■ **EXERCISE INPUT**:
━━━━━━━━
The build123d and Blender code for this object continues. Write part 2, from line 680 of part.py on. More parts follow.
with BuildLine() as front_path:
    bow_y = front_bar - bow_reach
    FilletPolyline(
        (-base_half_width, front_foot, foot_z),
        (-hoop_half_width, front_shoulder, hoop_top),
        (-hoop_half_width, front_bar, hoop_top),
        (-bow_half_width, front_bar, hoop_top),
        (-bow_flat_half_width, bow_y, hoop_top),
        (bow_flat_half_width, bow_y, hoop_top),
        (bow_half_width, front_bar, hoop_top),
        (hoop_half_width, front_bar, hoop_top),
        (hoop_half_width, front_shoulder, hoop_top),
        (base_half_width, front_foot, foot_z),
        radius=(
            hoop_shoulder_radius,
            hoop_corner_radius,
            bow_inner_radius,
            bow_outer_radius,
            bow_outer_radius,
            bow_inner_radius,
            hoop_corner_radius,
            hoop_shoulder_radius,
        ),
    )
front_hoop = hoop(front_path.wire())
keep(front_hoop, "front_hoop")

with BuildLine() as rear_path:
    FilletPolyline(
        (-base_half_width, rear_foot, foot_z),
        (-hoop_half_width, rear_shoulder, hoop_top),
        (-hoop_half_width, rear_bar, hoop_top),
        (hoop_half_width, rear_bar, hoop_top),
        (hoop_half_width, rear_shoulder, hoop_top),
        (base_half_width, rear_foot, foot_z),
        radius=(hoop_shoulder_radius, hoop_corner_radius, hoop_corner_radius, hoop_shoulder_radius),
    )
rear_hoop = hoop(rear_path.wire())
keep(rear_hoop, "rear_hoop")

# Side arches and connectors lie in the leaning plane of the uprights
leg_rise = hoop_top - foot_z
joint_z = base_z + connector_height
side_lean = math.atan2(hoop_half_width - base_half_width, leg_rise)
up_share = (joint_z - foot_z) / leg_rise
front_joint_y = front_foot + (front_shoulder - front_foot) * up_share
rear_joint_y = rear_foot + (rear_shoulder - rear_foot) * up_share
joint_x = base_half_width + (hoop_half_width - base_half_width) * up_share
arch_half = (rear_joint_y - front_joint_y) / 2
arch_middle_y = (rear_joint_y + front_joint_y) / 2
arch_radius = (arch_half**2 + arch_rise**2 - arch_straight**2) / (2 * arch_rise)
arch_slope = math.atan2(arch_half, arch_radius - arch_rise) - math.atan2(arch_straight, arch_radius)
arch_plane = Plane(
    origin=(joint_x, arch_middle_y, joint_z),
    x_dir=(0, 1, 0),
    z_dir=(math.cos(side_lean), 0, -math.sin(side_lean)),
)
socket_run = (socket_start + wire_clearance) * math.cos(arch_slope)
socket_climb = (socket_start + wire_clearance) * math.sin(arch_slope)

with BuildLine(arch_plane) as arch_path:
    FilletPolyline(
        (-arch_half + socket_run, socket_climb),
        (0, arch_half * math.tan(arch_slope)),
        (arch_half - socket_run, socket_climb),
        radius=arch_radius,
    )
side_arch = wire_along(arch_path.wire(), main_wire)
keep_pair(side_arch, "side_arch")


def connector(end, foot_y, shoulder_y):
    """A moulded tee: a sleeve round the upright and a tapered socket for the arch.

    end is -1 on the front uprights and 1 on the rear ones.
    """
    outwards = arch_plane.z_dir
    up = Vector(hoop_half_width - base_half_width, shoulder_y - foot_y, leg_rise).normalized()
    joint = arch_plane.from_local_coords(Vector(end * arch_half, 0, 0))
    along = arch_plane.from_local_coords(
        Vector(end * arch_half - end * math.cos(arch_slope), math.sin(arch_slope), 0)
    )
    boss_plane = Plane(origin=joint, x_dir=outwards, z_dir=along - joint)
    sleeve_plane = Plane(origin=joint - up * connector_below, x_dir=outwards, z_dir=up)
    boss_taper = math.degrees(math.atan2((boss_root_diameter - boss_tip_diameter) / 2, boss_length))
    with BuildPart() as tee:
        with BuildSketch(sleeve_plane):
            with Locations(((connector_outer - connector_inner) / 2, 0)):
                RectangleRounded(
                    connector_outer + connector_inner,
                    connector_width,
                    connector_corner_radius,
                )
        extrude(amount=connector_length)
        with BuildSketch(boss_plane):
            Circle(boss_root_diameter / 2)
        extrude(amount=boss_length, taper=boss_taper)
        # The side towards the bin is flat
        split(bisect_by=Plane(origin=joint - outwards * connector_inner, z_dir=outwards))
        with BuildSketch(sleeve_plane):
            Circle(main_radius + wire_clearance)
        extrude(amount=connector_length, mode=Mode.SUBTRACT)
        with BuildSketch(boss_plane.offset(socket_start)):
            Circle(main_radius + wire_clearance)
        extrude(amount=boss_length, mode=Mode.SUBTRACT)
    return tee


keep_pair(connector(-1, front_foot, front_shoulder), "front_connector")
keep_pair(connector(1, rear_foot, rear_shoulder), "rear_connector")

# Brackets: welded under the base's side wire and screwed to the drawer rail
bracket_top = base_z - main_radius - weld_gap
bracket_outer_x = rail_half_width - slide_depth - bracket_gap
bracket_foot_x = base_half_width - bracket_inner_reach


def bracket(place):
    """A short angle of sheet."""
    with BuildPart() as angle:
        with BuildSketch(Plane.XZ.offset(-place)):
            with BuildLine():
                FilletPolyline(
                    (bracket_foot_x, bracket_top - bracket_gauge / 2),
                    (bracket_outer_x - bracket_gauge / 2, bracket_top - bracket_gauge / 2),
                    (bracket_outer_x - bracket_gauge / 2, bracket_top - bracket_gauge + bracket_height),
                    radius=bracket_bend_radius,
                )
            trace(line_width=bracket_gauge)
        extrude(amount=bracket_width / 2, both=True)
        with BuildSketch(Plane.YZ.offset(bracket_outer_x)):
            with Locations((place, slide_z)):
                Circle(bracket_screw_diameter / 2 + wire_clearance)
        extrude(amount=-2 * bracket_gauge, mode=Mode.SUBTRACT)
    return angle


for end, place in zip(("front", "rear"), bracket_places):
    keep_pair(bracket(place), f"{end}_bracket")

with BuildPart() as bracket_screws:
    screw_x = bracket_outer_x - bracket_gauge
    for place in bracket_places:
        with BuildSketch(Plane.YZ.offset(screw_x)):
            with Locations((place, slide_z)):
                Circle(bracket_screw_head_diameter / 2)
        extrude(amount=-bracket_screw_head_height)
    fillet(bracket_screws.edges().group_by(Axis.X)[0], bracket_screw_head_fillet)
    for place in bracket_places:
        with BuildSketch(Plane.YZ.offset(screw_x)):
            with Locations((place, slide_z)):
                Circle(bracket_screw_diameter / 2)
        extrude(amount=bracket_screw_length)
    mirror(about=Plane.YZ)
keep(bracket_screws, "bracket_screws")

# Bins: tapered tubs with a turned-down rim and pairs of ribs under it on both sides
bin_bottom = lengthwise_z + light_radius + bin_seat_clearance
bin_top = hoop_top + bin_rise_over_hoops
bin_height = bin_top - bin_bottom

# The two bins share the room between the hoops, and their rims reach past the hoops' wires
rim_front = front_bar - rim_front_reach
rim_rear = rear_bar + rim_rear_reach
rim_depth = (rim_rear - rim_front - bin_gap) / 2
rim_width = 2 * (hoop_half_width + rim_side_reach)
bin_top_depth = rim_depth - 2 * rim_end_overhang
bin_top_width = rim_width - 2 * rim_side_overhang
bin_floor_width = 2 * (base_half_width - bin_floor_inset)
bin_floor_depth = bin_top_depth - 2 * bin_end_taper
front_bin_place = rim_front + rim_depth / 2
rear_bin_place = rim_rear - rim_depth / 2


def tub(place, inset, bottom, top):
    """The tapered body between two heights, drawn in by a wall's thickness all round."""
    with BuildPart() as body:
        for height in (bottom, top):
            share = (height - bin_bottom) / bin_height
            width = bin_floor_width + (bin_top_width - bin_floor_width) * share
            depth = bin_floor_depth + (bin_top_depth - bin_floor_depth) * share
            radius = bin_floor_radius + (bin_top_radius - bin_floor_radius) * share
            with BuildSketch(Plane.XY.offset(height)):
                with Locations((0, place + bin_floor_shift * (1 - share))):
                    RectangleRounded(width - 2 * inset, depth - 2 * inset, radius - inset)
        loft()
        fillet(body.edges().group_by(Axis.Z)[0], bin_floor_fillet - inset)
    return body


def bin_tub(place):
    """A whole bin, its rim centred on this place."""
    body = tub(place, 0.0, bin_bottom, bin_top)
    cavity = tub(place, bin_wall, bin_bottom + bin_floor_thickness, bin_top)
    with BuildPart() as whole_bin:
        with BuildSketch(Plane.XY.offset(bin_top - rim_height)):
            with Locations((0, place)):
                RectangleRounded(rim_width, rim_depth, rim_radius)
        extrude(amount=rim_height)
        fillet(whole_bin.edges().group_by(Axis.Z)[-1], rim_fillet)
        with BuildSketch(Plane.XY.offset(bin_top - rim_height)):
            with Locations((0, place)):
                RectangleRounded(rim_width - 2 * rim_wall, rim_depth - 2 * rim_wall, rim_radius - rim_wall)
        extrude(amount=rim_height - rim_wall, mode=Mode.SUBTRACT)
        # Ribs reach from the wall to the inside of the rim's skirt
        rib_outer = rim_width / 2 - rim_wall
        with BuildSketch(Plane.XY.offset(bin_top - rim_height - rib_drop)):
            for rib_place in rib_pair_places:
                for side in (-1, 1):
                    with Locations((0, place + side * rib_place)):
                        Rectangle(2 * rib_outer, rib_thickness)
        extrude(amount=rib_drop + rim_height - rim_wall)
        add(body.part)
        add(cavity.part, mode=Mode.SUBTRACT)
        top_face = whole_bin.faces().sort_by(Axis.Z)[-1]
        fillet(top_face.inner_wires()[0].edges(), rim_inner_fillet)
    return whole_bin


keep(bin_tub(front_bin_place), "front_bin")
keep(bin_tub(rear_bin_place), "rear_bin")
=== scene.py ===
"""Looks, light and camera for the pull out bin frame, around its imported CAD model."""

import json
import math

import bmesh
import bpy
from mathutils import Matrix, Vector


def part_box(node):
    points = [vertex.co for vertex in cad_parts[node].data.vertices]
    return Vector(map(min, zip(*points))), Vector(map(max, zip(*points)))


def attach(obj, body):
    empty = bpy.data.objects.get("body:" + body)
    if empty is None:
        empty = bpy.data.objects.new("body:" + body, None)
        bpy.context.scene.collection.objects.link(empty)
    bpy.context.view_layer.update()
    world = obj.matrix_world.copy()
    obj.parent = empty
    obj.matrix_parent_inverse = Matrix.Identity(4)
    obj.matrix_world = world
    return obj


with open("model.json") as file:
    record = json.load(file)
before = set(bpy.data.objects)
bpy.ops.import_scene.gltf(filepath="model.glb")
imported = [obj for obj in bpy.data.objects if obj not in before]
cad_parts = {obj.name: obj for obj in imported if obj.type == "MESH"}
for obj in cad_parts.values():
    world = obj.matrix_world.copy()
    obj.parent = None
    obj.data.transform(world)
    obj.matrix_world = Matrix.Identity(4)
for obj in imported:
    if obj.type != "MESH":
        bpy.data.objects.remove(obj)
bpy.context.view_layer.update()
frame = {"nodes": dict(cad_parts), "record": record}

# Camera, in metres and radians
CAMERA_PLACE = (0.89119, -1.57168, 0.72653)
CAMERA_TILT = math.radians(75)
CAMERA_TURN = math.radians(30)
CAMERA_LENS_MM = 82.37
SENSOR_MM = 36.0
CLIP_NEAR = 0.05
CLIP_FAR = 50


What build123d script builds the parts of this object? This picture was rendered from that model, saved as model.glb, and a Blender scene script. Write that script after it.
━━━━━━━━
■ **WHAT NEEDS TO BE DONE**: Copy exactly the lines from the line with "zip(*points))), Vector(map(max, zip(*points)))" up to and including the line with "obj.data.transform(world)", and no other lines.

■ **OUTPUT FOR THIS TASK**:
    return Vector(map(min, zip(*points))), Vector(map(max, zip(*points)))


def attach(obj, body):
    empty = bpy.data.objects.get("body:" + body)
    if empty is None:
        empty = bpy.data.objects.new("body:" + body, None)
        bpy.context.scene.collection.objects.link(empty)
    bpy.context.view_layer.update()
    world = obj.matrix_world.copy()
    obj.parent = empty
    obj.matrix_parent_inverse = Matrix.Identity(4)
    obj.matrix_world = world
    return obj


with open("model.json") as file:
    record = json.load(file)
before = set(bpy.data.objects)
bpy.ops.import_scene.gltf(filepath="model.glb")
imported = [obj for obj in bpy.data.objects if obj not in before]
cad_parts = {obj.name: obj for obj in imported if obj.type == "MESH"}
for obj in cad_parts.values():
    world = obj.matrix_world.copy()
    obj.parent = None
    obj.data.transform(world)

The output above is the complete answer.